Menteri Luar Negeri Retno Marsudi menyebut bahwa diplomasi ekonomi merupakan salah satu fokus kebijakan luar negeri Indonesia. Retno mengatakan terdapat dua fokus dalam diplomasi ekonomi.
Retno mengatakan, kedua fokus tersebut yaitu, membuka pasar non-tradisional dan memerangi diskriminasi perdagangan terhadap produk-produk Indonesia.
Retno mengungkap pesan Presiden Jokowi untuk membuka pasar di negara-negara baru, seperti Afrika dan Uni Eropa. Lebih dari itu, Indonesia juga disebut ingin memperkuat relasi ekonomi dengan banyak negara berkembang.

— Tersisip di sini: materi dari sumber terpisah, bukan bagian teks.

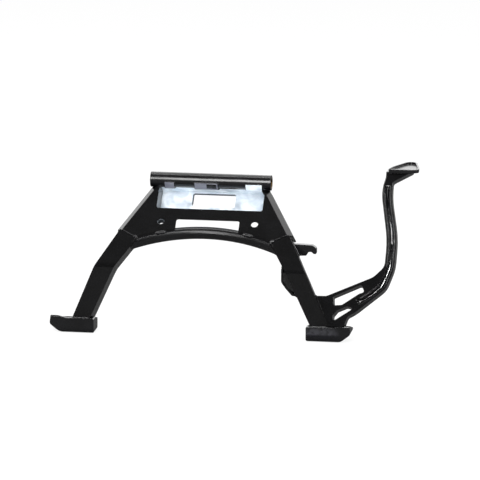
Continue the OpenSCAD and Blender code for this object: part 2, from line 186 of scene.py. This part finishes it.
def makeZinc():
    material, tree, coords = startMaterial("zincPlatedSheet")
    mottle = noiseOf(tree, coords, zinc["mottleMm"], detail=4.0, distortion=zinc["distortion"])
    rolled = addNode(tree, "Mapping", {"Scale": (1 / zinc["grainStretch"], 1, 1)},
                     {"Vector": coords})
    grain = noiseOf(tree, rolled.outputs["Vector"], zinc["grainMm"], detail=2.0)
    corner = roundedCorner(tree, zinc["cornerMm"], zinc["cornerSamples"])
    bloom = rampOf(tree, mottle, zinc["bloom"])
    place = addNode(tree, "SeparateXYZ", links={"Vector": coords}).outputs
    # Painted shade: greys the straps at x below 18 mm, fading out by 32 mm; the right strap stays
    # bright
    inX, inY, inZ = [fadeOver(tree, place[axis], span) for axis, span in zinc["paintedShadeMm"].items()]
    tone = addNode(tree, "Mix", {"data_type": "RGBA", 7: toLinear(zinc["paintedShadeColour"])}, {
        0: multiply(tree, multiply(tree, inX, inY), inZ),
        6: rampOf(tree, mottle, zinc["tones"])})
    shader = addNode(tree, "BsdfPrincipled", links={
        "Base Color": tone.outputs[2],
        "Metallic": remap(tree, bloom, target=zinc["metallic"]),
        "Roughness": remap(tree, bloom, target=zinc["roughness"]),
        "Normal": bumpOf(tree, grain, zinc["grainDepthMm"], corner)})
    finishMaterial(tree, shader.outputs["BSDF"])
    return material


# Bare steel, dull dark grey with fine draw lines; its darkness is partly painted shade, for the
# shaded upper and left edges of the slot on the lip and for the dim left hole on the weld nut
bareSteelAndShade = {"tones": {0.35: "#3f4347", 0.65: "#6b7177"}, "lineMm": 0.5, "roughness": 0.5,
             "metallic": 0.7}


def makeBareSteelAndShade():
    material, tree, coords = startMaterial("bareSteelPaintedShade")
    lines = noiseOf(tree, coords, bareSteelAndShade["lineMm"], detail=2.0)
    shader = addNode(tree, "BsdfPrincipled", {
        "Roughness": bareSteelAndShade["roughness"], "Metallic": bareSteelAndShade["metallic"]}, {
        "Base Color": rampOf(tree, lines, bareSteelAndShade["tones"])})
    finishMaterial(tree, shader.outputs["BSDF"])
    return material


# Sintered bronze, pressed and oil filled: dark brown metal with open pores
bronze = {"tones": {0.1: "#2a2015", 0.45: "#57452c"}, "poreMm": 0.35, "poreDepthMm": 0.02,
          "poreStrength": 0.6, "roughness": 0.42}


def makeBronze():
    material, tree, coords = startMaterial("sinteredBronze")
    pores = addNode(tree, "TexVoronoi", {"Scale": 1 / (bronze["poreMm"] * mm)},
                    {"Vector": coords}).outputs["Distance"]
    shader = addNode(tree, "BsdfPrincipled", {"Metallic": 1.0, "Roughness": bronze["roughness"]}, {
        "Base Color": rampOf(tree, pores, bronze["tones"]),
        "Normal": bumpOf(tree, pores, bronze["poreDepthMm"], strength=bronze["poreStrength"])})
    finishMaterial(tree, shader.outputs["BSDF"])
    return material


# Moulded nitrile rubber: matt grey black with the fine grain of its mould
rubber = {"tones": {0.4: "#171717", 0.7: "#242424"}, "bloomMm": 5, "grainMm": 0.6,
          "grainDepthMm": 0.03, "roughness": 0.78, "ior": 1.52}


def makeRubber():
    material, tree, coords = startMaterial("mouldedNitrileRubber")
    bloom = noiseOf(tree, coords, rubber["bloomMm"], detail=3.0)
    grain = noiseOf(tree, coords, rubber["grainMm"], detail=2.0)
    shader = addNode(tree, "BsdfPrincipled", {
        "Roughness": rubber["roughness"], "IOR": rubber["ior"]}, {
        "Base Color": rampOf(tree, bloom, rubber["tones"]),
        "Normal": bumpOf(tree, grain, rubber["grainDepthMm"])})
    finishMaterial(tree, shader.outputs["BSDF"])
    return material


finishes = {"black_paint": makeEnamel("stovingEnamelOnSheet", enamel["sheetCornerMm"]),
            "zinc_sheet": makeZinc(), "bush_bronze": makeBronze(), "stop_rubber": makeRubber()}
# The foot under the lever takes the enamel with the painted reflection
special = {"foot_lever": makeEnamel("stovingEnamelOnForging", enamel["forgedCornerMm"]),
           "foot_left": makeEnamel("stovingEnamelPaintedSheen", enamel["sheetCornerMm"], True)}
bareSteelShadeFinish = makeBareSteelAndShade()
for row in frame["record"]["subparts"]:
    slots = parts[row["node"]].data.materials
    slots.clear()
    slots.append(special.get(row["node"], finishes[row["material_slot"]]))


# Lines, rings and skins that the added pieces are made from

def lineLength(line):
    return sum((b - a).length for a, b in zip(line, line[1:]))


def evenPoints(line, step):
    count = max(2, round(lineLength(line) / step))
    gap = lineLength(line) / count
    slack = 1e-9  # for rounding at a corner that falls on a step
    points, travelled, target = [line[0]], 0.0, gap
    for a, b in zip(line, line[1:]):
        stretch = (b - a).length
        while stretch and travelled + stretch >= target - slack and len(points) < count:
            points.append(a.lerp(b, (target - travelled) / stretch))
            target += gap
        travelled += stretch
    return points + [line[-1]]


def relax(points, rounds):
    for _ in range(rounds):
        between = [points[i] * 0.5 + (points[i - 1] + points[i + 1]) * 0.25
                   for i in range(1, len(points) - 1)]
        points = [points[0]] + between + [points[-1]]
    return points


def heading(points, i):
    return (points[min(i + 1, len(points) - 1)] - points[max(i - 1, 0)]).normalized()


def roundRing(mesh, centre, side, up, radius, sides):
    angles = [2 * math.pi * k / sides for k in range(sides)]
    return [mesh.verts.new(centre + (side * math.cos(t) + up * math.sin(t)) * radius)
            for t in angles]


def skin(mesh, rings, closed=False):
    count = len(rings[0])
    for a, b in zip(rings, rings[1:] + rings[:1] if closed else rings[1:]):
        for k in range(count):
            after = (k + 1) % count
            mesh.faces.new((a[k], a[after], b[after], b[k]))
    if not closed:
        mesh.faces.new(list(reversed(rings[0])))
        mesh.faces.new(rings[-1])
    bmesh.ops.recalc_face_normals(mesh, faces=mesh.faces)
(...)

SCROLL TO CONTINUE WITH CONTENT
Selanjutnya, pada fokus kedua, Menurut Retno seluruh diplomat turut bekerja keras untuk mendukung kebijakan hilirisasi dalam negeri.
"Diplomasi ekonomi juga kita gunakan untuk memerangi diskriminasi terhadap produk-produk Indonesia, misalnya kelapa sawit. Dan diplomasi ekonomi ini juga untuk hilirisasi industri," kata Retno, dalam keterangan tertulis yang diterima, Sabtu (6/1/2024).

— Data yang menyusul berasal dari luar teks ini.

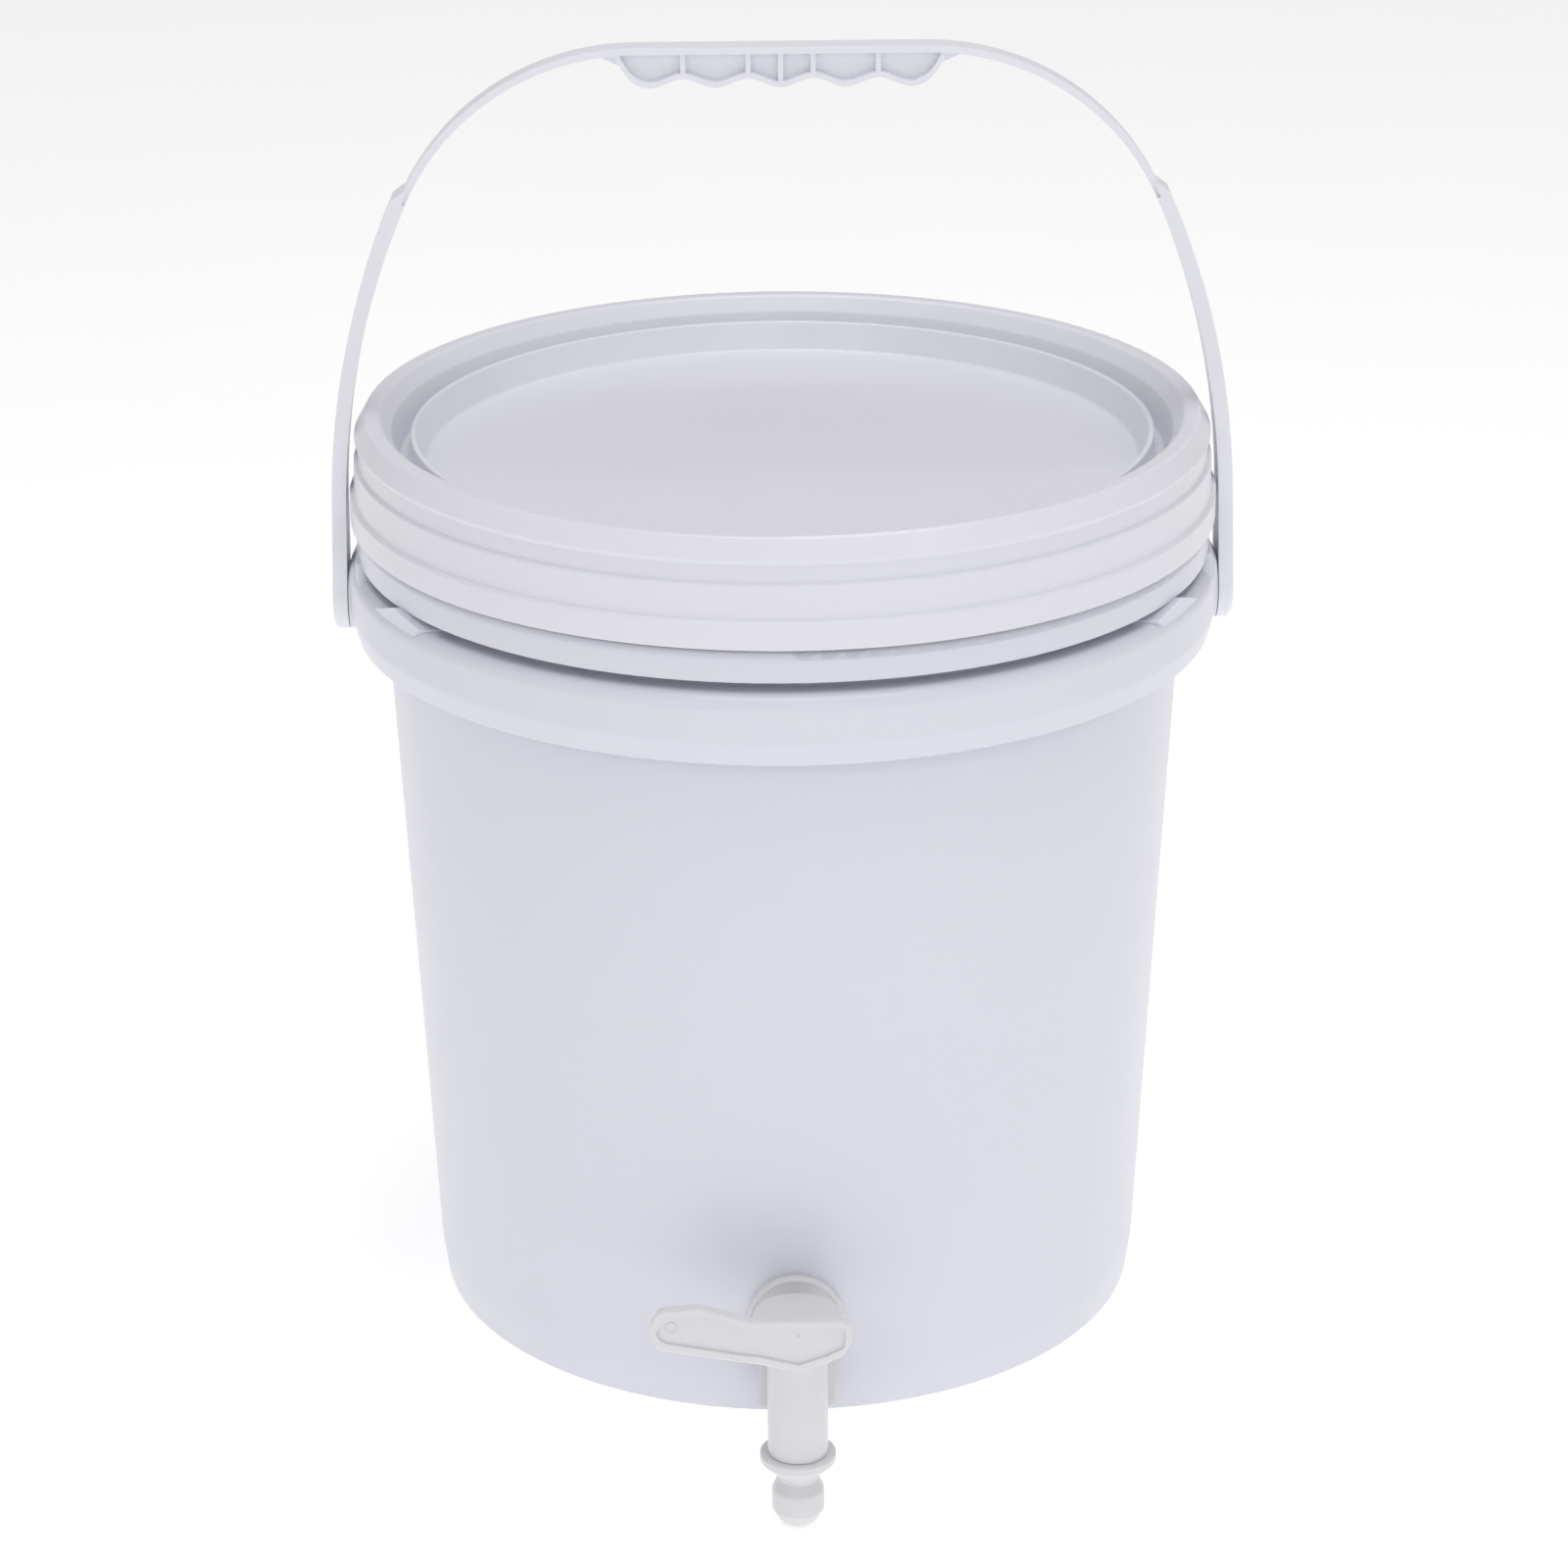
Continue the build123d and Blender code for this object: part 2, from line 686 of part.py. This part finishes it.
def tap_lever():
    """Cap, front plate and arm of the lever, with the drive stub under the cap."""
    cap_low = barrel_top + cap_gap
    cap = turned([
        (0, cap_low, 0), (cap_radius, cap_low, 0.5), (cap_radius, cap_low + cap_thickness, 0.8),
        (0, cap_low + cap_thickness, 0),
    ])
    plate_back = -plate_offset + plate_thickness
    cut_height = 4 * barrel_top
    cut_length = 2 * (arm_length + cap_radius)
    solid = cap & Pos(0, cap_radius * 2 + plate_back - 0.5, 0) * Box(
        4 * cap_radius, 4 * cap_radius, cut_height)
    front = Pos(0, -plate_offset + plate_thickness / 2, 0) * standing(lever_outline(0), plate_thickness)
    sunk = Pos(0, -plate_offset, 0) * standing(lever_outline(lever_rim), 2 * lever_sink)
    front = chamfer(front.faces().sort_by(Axis.Y)[0].edges(), lever_bevel) - sunk
    hinge_x = -cap_radius
    right = front & Pos(hinge_x + cut_length / 2, 0, 0) * Box(cut_length, cut_length, cut_height)
    left = front & Pos(hinge_x - cut_length / 2, 0, 0) * Box(cut_length, cut_length, cut_height)
    swing = Pos(hinge_x, -plate_offset, 0) * Rot(0, 0, -arm_back_angle) * Pos(-hinge_x, plate_offset, 0)
    solid += right + swing * left
    solid += Pos(0, 0, cap_low - (socket_depth - 0.4) / 2) * Box(drive_size, drive_size, socket_depth - 0.4)
    return Pos(0, tap_axis_y, 0) * solid


def inside_cone(gap):
    """The space inside the wall near the tap, kept a gap away from it."""
    low, high = tap_height - 30, tap_height + 30
    return turned([
        (0, low, 0), (wall_radius(low) - wall - gap, low, 0), (wall_radius(high) - wall - gap, high, 0),
        (0, high, 0),
    ])


def outside_cone(gap):
    """The wall near the tap as a solid cone, grown by a gap."""
    low, high = tap_height - 30, tap_height + 30
    return turned([
        (0, low, 0), (wall_radius(low) + gap, low, 0), (wall_radius(high) + gap, high, 0), (0, high, 0),
    ])


def outer_washer():
    """Rubber washer pressed between the flange and the round wall."""
    blank = Pos(0, 0, tap_height) * along_y(tube(washer_radius, hole_radius, flange_back, flange_back + 12))
    return blank - outside_cone(washer_fit)


def inner_washer():
    """Rubber washer pressed between the round wall and the nut."""
    blank = Pos(0, 0, tap_height) * along_y(tube(washer_radius, hole_radius, nut_face - 12, nut_face))
    return blank & inside_cone(washer_fit)


def back_nut():
    """Flanged hexagon nut on the spigot, inside the bucket."""
    hexagon = extrude(RegularPolygon(nut_size / 2, 6, major_radius=False), amount=nut_height + nut_flange_height)
    blank = (hexagon & rod(nut_size * 0.56, 0, nut_height + nut_flange_height)) + rod(
        nut_flange_radius, 0, nut_flange_height)
    solid = blank - rod(spigot_radius + thread_fit, -1, nut_height + nut_flange_height + 1)
    return Pos(0, nut_face, tap_height) * along_y(solid)


def hose_nozzle():
    """Quick-connector nozzle: stem, flange, cone, neck and bulb, turned, with a waterway through it."""
    base = barrel_foot
    solid = turned([
        (nozzle_bore_radius, stem_top, 0), (nozzle_stem_radius, stem_top, 0.4), (nozzle_stem_radius, base, 0),
        (nozzle_flange_radius, base, 0.8), (nozzle_flange_radius, base - nozzle_flange_height, 1.2),
        (nozzle_step_radius, base - nozzle_flange_height - 0.3, 0.3),
        (nozzle_step_radius - 0.6, base - nozzle_flange_height - 1.6, 1.0),
        (nozzle_neck_radius, base - nozzle_neck_drop, 0.6),
        (nozzle_neck_radius, base - nozzle_neck_drop - 1.4, 0.8),
        (bulb_radius, base - bulb_top_drop, 4.0),
        (bulb_radius, base - bulb_bottom_drop, 1.5),
        (bulb_radius - 0.5, base - bulb_bottom_drop - 0.4, 0),
        (tip_radius, base - tip_drop, 1.0),
        (nozzle_bore_radius, base - tip_drop, 0.5),
    ])
    return Pos(0, tap_axis_y, 0) * solid


def nozzle_seal():
    """Flat ring between the barrel's shoulder and the nozzle's stem."""
    return Pos(0, tap_axis_y, 0) * tube(nozzle_stem_radius - 0.1, nozzle_bore_radius, stem_top, stem_top + seal_thickness)


def main():
    """Builds every piece and writes one file for each."""
    ring_low = tap_height - ring_spacing / 2
    pieces = {
        "bucket": bucket(),
        "lid": lid(),
        "lid_gasket": lid_gasket(),
        "bail": bail(),
        "tap_body": tap_body(),
        "tap_plug": tap_plug(),
        "plug_lower_ring": plug_ring(ring_low),
        "plug_upper_ring": plug_ring(ring_low + ring_spacing),
        "tap_lever": tap_lever(),
        "outer_washer": outer_washer(),
        "inner_washer": inner_washer(),
        "back_nut": back_nut(),
        "hose_nozzle": hose_nozzle(),
        "nozzle_seal": nozzle_seal(),
    }
    os.makedirs("parts", exist_ok=True)
    for name, solid in pieces.items():
        export_step(solid, f"parts/{name}.step")


main()
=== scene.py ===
import logging
import math
from dataclasses import dataclass
from enum import Enum

import bmesh
import bpy
from mathutils import Matrix, Vector


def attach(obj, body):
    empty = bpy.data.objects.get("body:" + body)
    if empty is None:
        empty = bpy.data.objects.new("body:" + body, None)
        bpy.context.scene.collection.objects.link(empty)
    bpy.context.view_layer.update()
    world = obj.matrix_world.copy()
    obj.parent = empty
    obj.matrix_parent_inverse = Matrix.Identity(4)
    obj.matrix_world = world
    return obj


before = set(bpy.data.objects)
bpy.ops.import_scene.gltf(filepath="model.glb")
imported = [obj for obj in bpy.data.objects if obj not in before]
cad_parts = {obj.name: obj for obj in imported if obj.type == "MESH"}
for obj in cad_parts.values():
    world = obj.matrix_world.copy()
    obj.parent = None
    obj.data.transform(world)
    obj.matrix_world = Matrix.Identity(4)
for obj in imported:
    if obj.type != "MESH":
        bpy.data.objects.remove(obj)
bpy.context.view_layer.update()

LOG = logging.getLogger("bucket_with_tap")
MM = 0.001
PHOTO_SIZE = 1600
SENSOR = 36.0
FAR_CLIP = 50.0
VIEW_TRANSFORM = "Standard"
WHITE = (1.0, 1.0, 1.0, 1.0)


class Body(Enum):
    """The moving bodies of the bucket."""

    BUCKET = "bucket_body"
    BAIL = "bail_body"
    VALVE = "valve_body"


class MixSocket(Enum):
    """The colour sockets of a Mix node."""

    FIRST = "A_Color"
    SECOND = "B_Color"
    RESULT = "Result_Color"


@dataclass(frozen=True)
class SkinPattern:
    """The noise sizes that every moulded skin shares."""

    cloud_scale: float = 9.0
    cloud_detail: float = 4.0
    smear_scale: float = 38.0
    smear_detail: float = 6.0
    grain_detail: float = 2.0
    middle: float = 0.5


@dataclass(frozen=True)
class Plastic:
    """A moulded plastic or rubber: a pale colour with faint cloudiness, a soft gloss and a fine moulded skin."""

    name: str
    colour: tuple[float, float, float]
    cloud: tuple[float, float, float]
    roughness: float = 0.32
    roughness_spread: float = 0.10
    skin_size: float = 900.0
    skin_height: float = 0.04
    skin_depth: float = 0.05
    coat: float = 0.15
    coat_roughness: float = 0.2
    glow: float = 0.06
    glow_radius: float = 0.8
    glow_depth: float = 1.5
    index: float = 1.49
    emission: float = 0.0

    def material(self) -> bpy.types.Material:
        """Builds the node material, once for all the pieces that share it.

        Returns:
            The finished material.
        """
        if self.name in bpy.data.materials:
            return bpy.data.materials[self.name]
        made = bpy.data.materials.new(self.name)
        made.use_nodes = True
        tree = made.node_tree
        shader = tree.nodes["Principled BSDF"]
        place = tree.nodes.new("ShaderNodeTexCoord")
        skin = tree.nodes.new("ShaderNodeGroup")
        skin.node_tree = moulded_skin(SkinPattern())
        bump = tree.nodes.new("ShaderNodeBump")
        self.set_skin(skin, bump)
        self.set_shader(shader)
        link = tree.links.new
        link(place.outputs["Object"], skin.inputs["Place"])
        link(skin.outputs["Colour"], shader.inputs["Base Color"])
        link(skin.outputs["Roughness"], shader.inputs["Roughness"])
        link(skin.outputs["Height"], bump.inputs["Height"])
        link(bump.outputs["Normal"], shader.inputs["Normal"])
        return made

    def set_skin(self, skin: bpy.types.Node, bump: bpy.types.Node) -> None:
        """Sets the values of the shared skin group and of the bump.

        Args:
            skin: The group node.
            bump: The bump node.
        """
        skin.inputs["Skin Size"].default_value = self.skin_size
        skin.inputs["Roughness"].default_value = self.roughness
        skin.inputs["Roughness Spread"].default_value = self.roughness_spread
        skin.inputs["Colour"].default_value = (*self.colour, 1.0)
        skin.inputs["Cloud Colour"].default_value = (*self.cloud, 1.0)
        bump.inputs["Strength"].default_value = self.skin_height
        bump.inputs["Distance"].default_value = self.skin_depth * MM

    def set_shader(self, shader: bpy.types.Node) -> None:
        """Sets the values that are the same all over the surface.

        Args:
            shader: The material's surface shader.
        """
        shader.inputs["Coat Weight"].default_value = self.coat
        shader.inputs["Coat Roughness"].default_value = self.coat_roughness
        shader.inputs["Subsurface Weight"].default_value = self.glow
        shader.inputs["Subsurface Radius"].default_value = (self.glow_radius,) * 3
        shader.inputs["Subsurface Scale"].default_value = self.glow_depth * MM
        shader.inputs["IOR"].default_value = self.index
        shader.inputs["Emission Color"].default_value = WHITE
        shader.inputs["Emission Strength"].default_value = self.emission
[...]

Sementara itu, Direktur Eksekutif Center of Reform on Economics (CORE), Mohammad Faisal, menyatakan bahwa perjuangan Indonesia untuk melawan diskriminasi perdagangan internasional sudah berada di jalur yang tepat. Bahkan, pemerintah diminta untuk terus konsisten dalam menyuarakan kepentingan Indonesia di kancah global.
"CPO memang tekanannya besar. Kita harus konsisten memperjuangkan CPO, terutama pada sisi penetrasi ekspor. CPO dianggap sebagai sesuatu yang tidak ramah lingkungan. Sebagian bisa jadi benar, tapi ada juga motif tersembunyi dari negara yang menolak CPO. Begitu pula dengan nikel, yang justru penolakan datang dari negara yang tidak mengimpor nikel mentah kita, yaitu Uni Eropa," kata Faisal.
"Saya rasa langkah pemerintah sudah bagus. Cuma memang ada yang perlu diperkuat, utamanya terkait trade diplomacy, untuk melawan segala tuduhan yang tidak benar. Kalau ada tuduhan yang benar, ya kita perbaiki. Supaya dalam berargumen di arbitrase kita bisa mempertahankan kepentingan kita dari negara yang merasa kebijakan Indonesia bertentangan dengan WTO," tambahnya.